━━ Collected material
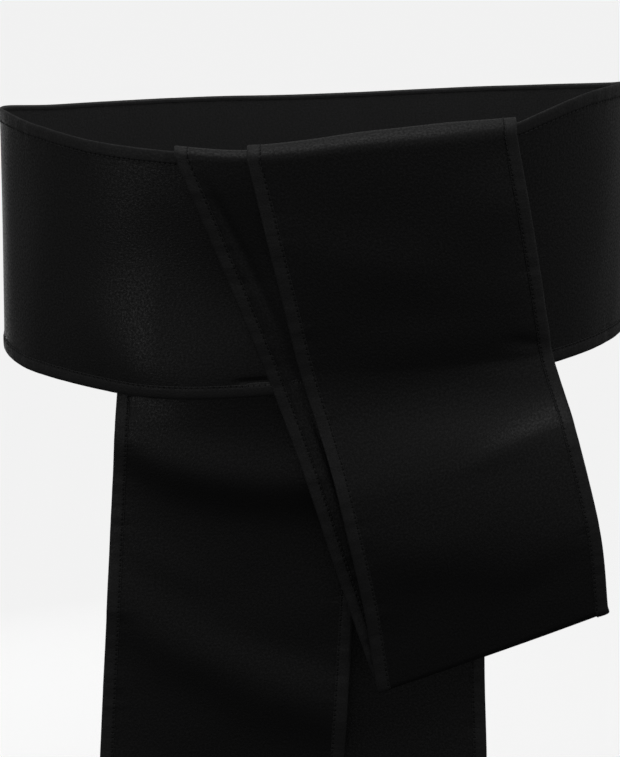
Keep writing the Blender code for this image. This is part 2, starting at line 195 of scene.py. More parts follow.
# Creases: where the middle of each lies (along in the strip's own measure, across in mm from the
# strip's first edge), its turn from the strip's length in degrees, and its reach, width and depth in mm
Crease = namedtuple("Crease", "along across turn reach width depth")
WAIST_CREASES = [
    Crease(338, 4, 0, 38, 25, 3.1),
    Crease(339.7, 51, -28, 30, 18, -1.2),
    Crease(330.4, 14, -28, 36, 17, 1.5),
    Crease(349.7, 6.7, 0, 7, 1.2, -0.8),
    Crease(300, 30, 78, 55, 12, 0.5),
    Crease(330, 22, 84, 40, 9, 0.45),
    Crease(345, 60, 96, 45, 11, -0.4),
    Crease(70, 40, 80, 35, 10, -0.4),
    Crease(130, 55, 100, 60, 13, 0.7),
    Crease(170, 30, 82, 50, 10, -0.6),
    Crease(200, 66, 95, 60, 12, 0.6),
    Crease(235, 38, 76, 45, 12, -0.6),
]
TOP_LEAF_CREASES = [
    Crease(0.26, 101, 0, 52, 9, -1.0),
    Crease(0.45, 93, 62, 13, 3.2, -0.5),
    Crease(0.50, 84, 70, 20, 5.0, 0.4),
    Crease(0.61, 78, 96, 25, 4.5, 0.7),
    Crease(0.20, 30, 70, 40, 10, 0.35),
    Crease(0.35, 62, 75, 35, 9, -0.3),
    Crease(0.80, 40, 62, 40, 12, 0.4),
    Crease(0.88, 78, 105, 25, 9, -0.35),
]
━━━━
Would you give the material above again, complete and exact?

▸ Response for this exercise:
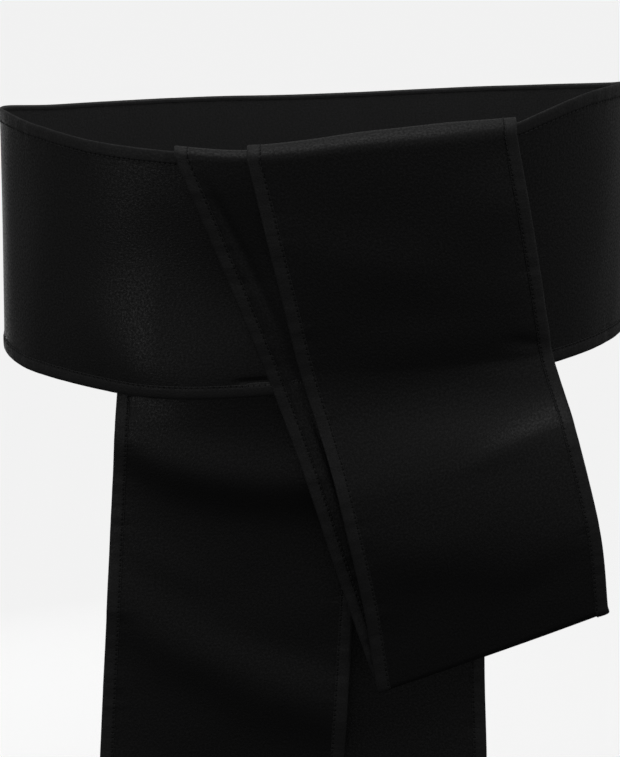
Keep writing the Blender code for this image. This is part 2, starting at line 195 of scene.py. More parts follow.
# Creases: where the middle of each lies (along in the strip's own measure, across in mm from the
# strip's first edge), its turn from the strip's length in degrees, and its reach, width and depth in mm
Crease = namedtuple("Crease", "along across turn reach width depth")
WAIST_CREASES = [
    Crease(338, 4, 0, 38, 25, 3.1),
    Crease(339.7, 51, -28, 30, 18, -1.2),
    Crease(330.4, 14, -28, 36, 17, 1.5),
    Crease(349.7, 6.7, 0, 7, 1.2, -0.8),
    Crease(300, 30, 78, 55, 12, 0.5),
    Crease(330, 22, 84, 40, 9, 0.45),
    Crease(345, 60, 96, 45, 11, -0.4),
    Crease(70, 40, 80, 35, 10, -0.4),
    Crease(130, 55, 100, 60, 13, 0.7),
    Crease(170, 30, 82, 50, 10, -0.6),
    Crease(200, 66, 95, 60, 12, 0.6),
    Crease(235, 38, 76, 45, 12, -0.6),
]
TOP_LEAF_CREASES = [
    Crease(0.26, 101, 0, 52, 9, -1.0),
    Crease(0.45, 93, 62, 13, 3.2, -0.5),
    Crease(0.50, 84, 70, 20, 5.0, 0.4),
    Crease(0.61, 78, 96, 25, 4.5, 0.7),
    Crease(0.20, 30, 70, 40, 10, 0.35),
    Crease(0.35, 62, 75, 35, 9, -0.3),
    Crease(0.80, 40, 62, 40, 12, 0.4),
    Crease(0.88, 78, 105, 25, 9, -0.35),
]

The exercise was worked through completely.